I had brought a baggie containing my low-carb cereal: equal parts ground flax seed and wheat bran, with some stevia mixed in. The coffee the motel provided was hotter than the hot water they offered in their breakfast room, so after the first try, I mixed the cereal with hot coffee.

 

I have a plastic food container with three compartments in it, and it just fits in a little cloth bag that I can carry like a purse. When I take it to a restaurant, I can unobtrusively put some of the dinner into the "doggy box" and take it home. I find it much nicer than those little paper containers with the metal handles that used to be used only by Chinese restaurants, or those HUGE plastic containers that aren't very tight so you have to carry them upright.

 

One problem I have when traveling is the size of the portions at restaurants, even when one spurns the rolls and the rice and the dessert.
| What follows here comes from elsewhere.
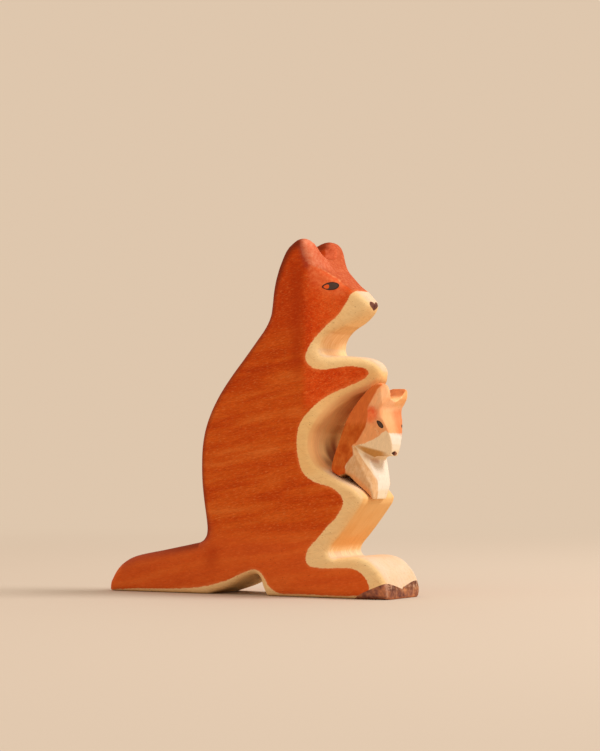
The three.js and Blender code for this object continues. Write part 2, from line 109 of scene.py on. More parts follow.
POUCH = [
    (33.3, 56.0), (31.9, 59.4), (31.6, 62.8), (32.3, 66.6), (34.1, 70.3), (36.5, 73.7), (39.1, 76.7),
    (42.2, 79.3), (45.7, 81.7), (49.6, 83.9), (53.6, 85.6), (56.7, 86.9), (58.1, 88.6), (58.4, 90.8),
]
POUCH_FILL = [0, 0, 0, 0.3, 0.9, 1.0, 1.0, 1.0, 1.1, 1.3, 1.1, 0.5, 0, 0]
EAR_AND_BROW = [
    (25.2, 147.0), (27.0, 142.0), (27.5, 140.8), (28.7, 137.3), (30.6, 134.6), (33.6, 133.3),
    (35.7, 131.9), (38.4, 130.0), (40.7, 128.4), (42.1, 126.9), (45.4, 124.4), (50.0, 121.5),
    (60.0, 121.5), (60.0, 147.0),
]
JOEY_EYE = [
    (59.5, 71.2), (60.3, 71.0), (61.0, 70.1), (61.3, 69.2), (61.2, 68.4), (60.6, 68.1), (59.8, 68.8),
    (59.4, 69.9), (59.3, 70.8),
]
JOEY_NOSE = [
    (-2.9, 58.1), (-2.1, 58.6), (-0.6, 58.9), (1.0, 58.5), (2.0, 57.9), (1.5, 57.4), (0.4, 57.1),
    (-1.4, 57.5),
]
UNDER_ARM = [(46, 50.5), (50, 48.6), (54, 45.0), (57.5, 41.2)]

# Lines that marks follow: how softly a mark fades from its line in mm, its greatest share, and the line's
# places in the side view or in space
MOTHER_LINES = {
    "tail_top": (3.2, 0.6, TAIL_TOP),
    "tail_root_shade": (3.2, 0.45, [(-15.5, 13.5), (-14.5, 17.5)]),
    "ear_edge": (
        1.3, 0.55, [(26.2, -15, 142.6), (27.6, -15, 140.8), (28.6, -14.9, 137.6), (29.9, -14.6, 134)],
    ),
    "ear_root": (4.2, 1, [(31.5, 132.5), (34.5, 129.8), (38.5, 127.4), (41.5, 125.8)]),
    "jaw": (0.7, 1, [(36.6, 107.4), (38.9, 106.9), (41.0, 107.8), (43.4, 109.2)]),
    "instep_sheen": (1.2, 1, [(39.8, 19.3), (39.6, 17.6), (40.4, 16.8)]),
    "toe_ridge_highlight": (0.42, 1, [(65.4, -13.6, 6.2), (66.2, -13.5, 1.0)]),
}
JOEY_LINES = {
    # Painted shadow on the chest below the chin
    "chin_shadow": (1.2, 0.55, [(53.7, -8.2, 57.0), (55.2, -6.0, 55.5), (55.2, -0.9, 54.9)]),
}

# Bands that marks fill: the greatest share, and for each measure where the mark starts and where it is full,
# then where it wanes and ends, if it does. Places are in mm, and out is the distance from the middle plane.
# Above chin and above tip are heights over those forms of the joey, and past jaw is the place along
# JAW_PLANE. Near, down, lit, turned and into bowl say how much a place faces that way, at most 1.
MOTHER_BANDS = {
    "back": (1, {"x": (29.5, 25.5), "z": (14, 20)}),
    "head": (1, {"z": (118, 132)}),
    "rounded": (1, {"turned": (0.6, 0.95)}),
    "tail_top": (1, {"x": (-66, -57), "z": (34, 25)}),
    "chest": (0.5, {"z": (84, 96, 130, 138)}),
    "calm": (1, {"z": (96, 118)}),
    "low": (1, {"z": (32, 18)}),
    "ear_root": (1, {"x": (29.6, 31.6), "out": (6, 8)}),
    "near_ear_highlight": (1, {"y": (-3, -6), "z": (131, 134.5)}),
    "ear_side": (1, {"out": (10.5, 13.8)}),
    # The far ear's inner face, painted paler for light on it
    "ear_bowl_light": (1, {"y": (1.5, 3.5), "z": (135, 138), "near": (0.3, 0.6)}),
    "ridge_highlight": (1, {"x": (33, 36, 41, 43.5), "out": (4, 6)}),
    "hollow": (1, {"x": (29, 30.5, 54, 60), "z": (50, 54, 87, 90)}),
    "far_shadow": (1, {"y": (-2.5, 4.5), "z": (70, 60)}),
    "far_end": (0.4, {"y": (5, 9)}),
    "middle_shadow": (0.9, {"y": (-5, -0.5), "z": (67, 58)}),
    "near_shadow": (0.55, {"y": (-10, -5), "z": (58.5, 54.5)}),
    # Painted shade under the ceiling of the hollow
    "ceiling_shade": (0.3, {"z": (72, 75.5)}),
    "ceiling_top_shade": (0.6, {"z": (77, 83)}),
    "warm": (0.85, {"x": (38, 42), "z": (16.5, 19.5, 41, 45), "turned": (0.35, 0.75)}),
    # Low and high parts where the bare wood is painted paler, for sheen
    "low_sheen_tint": (1, {"z": (54, 44)}),
    "high_sheen_tint": (1, {"z": (90, 95)}),
    "throat": (1, {"x": (33, 35, 37, 42), "z": (96.8, 98.5, 106.5, 108), "turned": (0.4, 0.8)}),
    "jaw": (1, {"turned": (0.1, 0.4)}),
    "instep_sheen": (1, {"turned": (0.4, 0.8)}),
    "toe_edge": (1, {"z": (1.3, 0.3)}),
    # How much a place faces the lamp, which picks the painted lit colours
    "bright": (1, {"lit": (0.45, 0.85)}),
}
JOEY_BANDS = {
    "arm_end": (6, {"x": (56, 57)}),
    "far_ear": (1, {"y": (0, 2), "z": (76, 78.5)}),
    "far_bowl_shade": (0.9, {"z": (80, 81.8), "into_bowl": (0.8, 0.95)}),
    "tips": (0.8, {"x": (58, 60), "above_tip": (-1.4, 1.0)}),
    "seat": (1, {"z": (54, 49)}),
    "seat_underside_shade": (1, {"x": (50, 48.5), "z": (51.8, 50.8), "down": (0.1, 0.5)}),
    "jaw": (1, {"x": (50, 51, 58.5, 62), "above_chin": (-0.2, 0.4), "past_jaw": (-4.42, -4.16)}),
    "high": (1, {"z": (68.5, 71.5)}),
    # How much a place faces the lamp, which picks the cream painted paler there
    "bright": (1, {"lit": (0.4, 0.75)}),
}

# Dark edge of the back, on the body and on the head, partly darker stain and partly painted shade where the
# rounding turns from the light: its full width, its end and its share, then what is left of it on the flat
# side and where the surface has turned away from that side
RIM_FULL = (1.2, 1.7)
RIM_END = (3.8, 4.4)
RIM_SHARE = (0.6, 0.88)
RIM_LEFT = (1, 0.3)
# The painted shade down the mother's chest, the painted highlight on the front of its near ear, the darkest
# painted shadow in its hollow, where its head and forearms are pared, and how deep the hollow's wall is from
# its near edge, for the painted shade on that wall
CHEST_SHADE_X = 25.5
CHEST_SHADE_REACH = 3.2
NEAR_EAR_HIGHLIGHT_SHARE = (0.28, 0.76)
HOLLOW_SHADOW = 0.98
PARED_X = 28.6
PARED_Z = 76
PARED_SLOPE = 0.5
NEAR_WALL_Y = -12.5
WALL_DEPTH = 17.5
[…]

An occasional restaurant meal is OK, but after eating at them two or three times a day, I begin to feel stuffed all the time. Ordering two appetizers instead of one meal sometimes gives me just about the right amount of food, and it's usually more interesting food that the meat and vegetables and starch on the entrée section of the menu.

 

If it's still too much, there's the doggy box option. Our motel provided both a fridge and a microwave, so reserving part of the lunch or dinner for breakfast the next day solved two problems at once.

 

I hate wasting things, and it used to bother me not to clean my plate if they served potatoes or rice or something else I couldn't eat. But I've learned to simply ask them not to bring those things, and sometimes they'll even substitute a salad or some broccoli for the starches, especially when the plate looks bare without them. Even then, it's often too much, so into the doggy box it goes.

 

Of course, with my failing brain, I often leave the doggy box in the motel. Or I remember to bring it to the car and then leave it there while we go for a walk, planning to get it when we come back to drive to a restaurant. Then we come across a nice restaurant on our walk and I don't have the box. Some day I'll get really, really organized, I promise.

 

Gaining weight. Most people gain weight on vacations, because of all the restaurant meals and snacks, plus feeling that they're on vacation and don't need to follow rules. I weighed myself when I got home and found that I'd lost 2 pounds.

 

One reason is that I'm more active on vacation. No long hours spent in front of the computer. Even when you're driving around admiring the scenery, you tend to get out and take a walk. Other days you're on your feet most of the day.